THE TRIAL COURT ABUSED ITS DISCRETION WHEN IT REFUSED TO VACATE A STIPULATION BASED ON MISTAKE.

{¶4} In his first assignment of error, Mr. Keller argues the trial court erred in failing to

vacate the stipulated order for partition of August 23, 2012. We disagree.

{¶5} Mr. Keller’s motion to vacate was brought for consideration by the trial court

pursuant to Civ.R. 60(B)(5), and he likewise bases this assignment of error on Civ.R. 60(B). Mr.

Keller contends that because he did not understand that the stipulated order would preclude

evidence of unequal contribution at trial, this Court should reverse the trial court’s denial of his

Civ.R. 60(B) motion. 4

{¶6} We stated in Mr. Keller’s previously attempted appeal: “Because Civ.R. 60(B)

may only be used to obtain relief from final judgments, Mr. Keller’s purported motion to vacate

pursuant to Civ.R. 60(B) was a mislabeled motion for reconsideration.” Hack v. Keller, 9th Dist.

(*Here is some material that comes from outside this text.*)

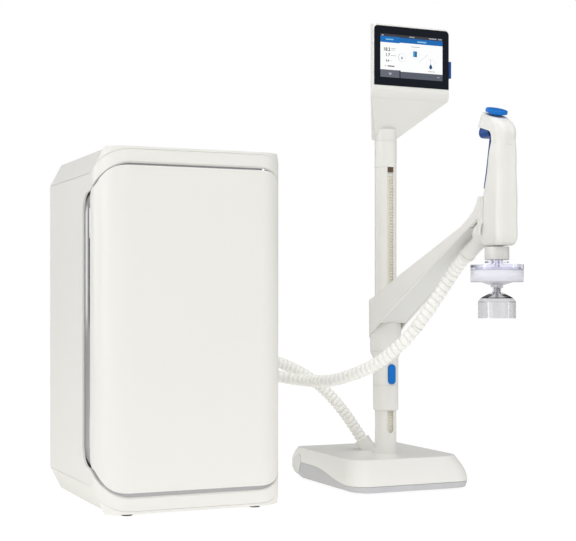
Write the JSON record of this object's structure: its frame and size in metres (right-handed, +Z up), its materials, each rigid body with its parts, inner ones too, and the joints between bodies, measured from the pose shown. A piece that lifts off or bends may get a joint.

Medina No. 14CA0036-M, 2015-Ohio-4128, ¶ 15. Despite our apprisal, Mr. Keller again raises

an assignment of error based upon Civ.R. 60(B). As a consequence, Mr. Keller’s assignment of

error is premised upon an incorrect theory of law from the outset.

{¶7} Moreover, without developing any analysis in support of his argument that the

trial court’s ruling constituted an abuse of discretion, Mr. Keller asks this Court to conclude,

axiomatically, that the trial court abused its discretion by not providing relief for an alleged error

in understanding made by Mr. Keller himself. We decline to do so. Accordingly, we cannot find

an abuse of discretion by the trial court in declining to vacate the stipulated order.

{¶8} Mr. Keller’s first assignment of error is overruled.